Freitag, 4. März 2011

Das Vorabentscheidungsverfahren vor dem EuGH


Heute möchte ich an Worten sparen und dafür Bilder, naja, sagen wir eine Graphik, sprechen lassen. Denn wie in NJW-aktuell 5/2011, S.12 zu lesen war, kann sich auch die Rechtswelt der zeitgeistgemäßen Macht der Bilder nicht mehr entziehen.

Ganz ohne verbale Erklärungen geht es aber wohl doch nicht.

Deshalb ganz kurz:

Das Bild stellt den Mechanismus des Vorabentscheidungsverfahrens gem.

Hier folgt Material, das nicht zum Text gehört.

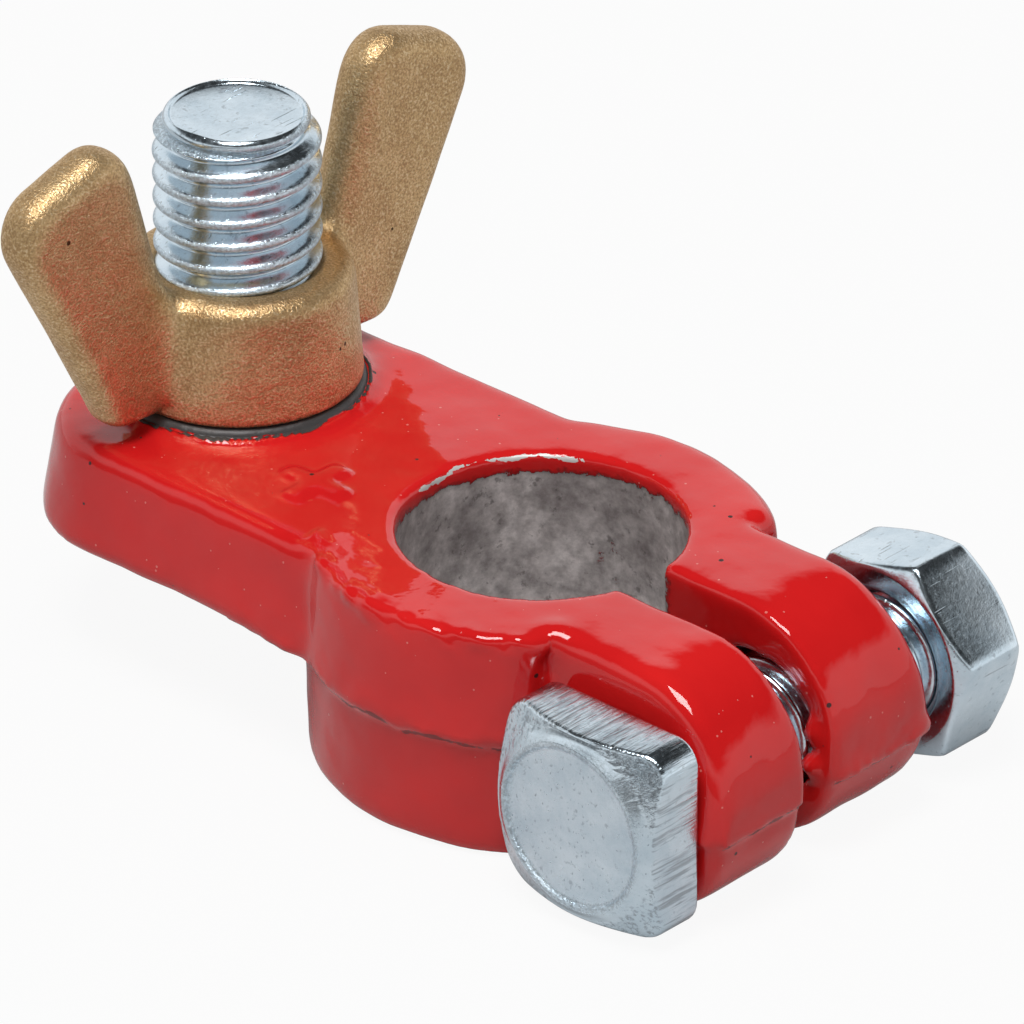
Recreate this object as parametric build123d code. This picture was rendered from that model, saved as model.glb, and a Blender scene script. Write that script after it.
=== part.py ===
from build123d import *
import math
import os

# Battery terminal clamp, in millimetres.
# +Z is the axis of the battery post, +X runs from the stud towards the ears, and +Y runs from the
# head of the clamping bolt towards its nut. The origin is on the post axis, in the underside plane.

# --- casting -----------------------------------------------------------------------------------
BODY_HEIGHT = 14.6          # underside of the collar to the top face
PARTING_HEIGHT = 7.5        # mould parting plane, also the underside of the arm
PARTING_STEP = 0.35         # the lower mould half is this much smaller all round
RING_RADIUS = 14.2          # at the parting plane
RING_DRAFT = 4.0            # degrees
COLLAR_DRAFT = 2.0          # degrees, everything under the parting plane
ARM_HALF_WIDTH = 12.3       # at the parting plane
ARM_OVERHANG = 9.2          # stud axis to the free end of the arm
ARM_CORNER_RADIUS = 8.6
ARM_DRAFT = 9.0             # degrees
EAR_HALF_SPAN = 10.3        # post axis to the outer face of an ear, at its parting plane
EAR_REACH = 22.8            # post axis to the rounded end of the ear beside the bolt's head
FAR_EAR_SHORTER = 1.1       # the ear beside its nut, than the one beside its head
EAR_PARTING = 5.8           # the parting plane drops to this at the one ear
FAR_EAR_PARTING = 5.0       # and to this at the other
EAR_DRAFT = 9.0             # degrees
EAR_TOP_RADIUS = 7.3        # seen from the side
EAR_FOOT_RADIUS = 5.7
SLOT_WIDTH = 3.45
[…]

Art. 267 AEUV vor dem EuGH (Europäischer Gerichtshof, Gericht der EU) dar, und zwar an einem Fall, der sich vor einigen Jahren tatsächlich zugetragen hat.
Die zuständigen österreichischen Behörden genehmigten eine Demonstration von Umweltschützern auf der Brennerautobahn, einer wichtigen transeuropäischen Verkehrsachse. Spediteure klagten gegen diese Genehmigung vor österreichischen Gerichten, weil sie ihren Geschäftsbetrieb auf Grund der durch die Demonstration nötig gewordenen Sperrung der Autobahn gefährdet sahen.
Da die österreichischen Gerichte für ihre Entscheidung auch die EU-Warenverkehrsfreiheit zu berücksichtigen hatten, mußte die Sache dem EuGH zur Vorabentscheidung vorgelegt werden.
Genauer gesagt bedeutet das, dass die Klage der Spediteure zunächst auf ihr national verbürgtes "Recht am eingerichteten und ausgeübten Gewerbebetrieb" gerichtet war, das möglicherweise durch die Genehmigung der Demonstration angegriffen wurde (daher im Bild der abgefeuerte Pfeil). Da nationales Recht aber vereinfacht gesagt im Lichte des EU-Rechts ausgelegt werden muß, war eben auch die EU-Warenverkehrsfreiheit zu prüfen; der Pfeil, also die Maßnahme der österreichischen Behörden, trifft deshalb auch die Trutzburg des EU-Rechts. Zur Auslegung von EU-Recht ist aber im Interesse der EU-weiten Rechtseinheitlichkeit nur der EuGH befugt, deshalb die Vorlagepflicht.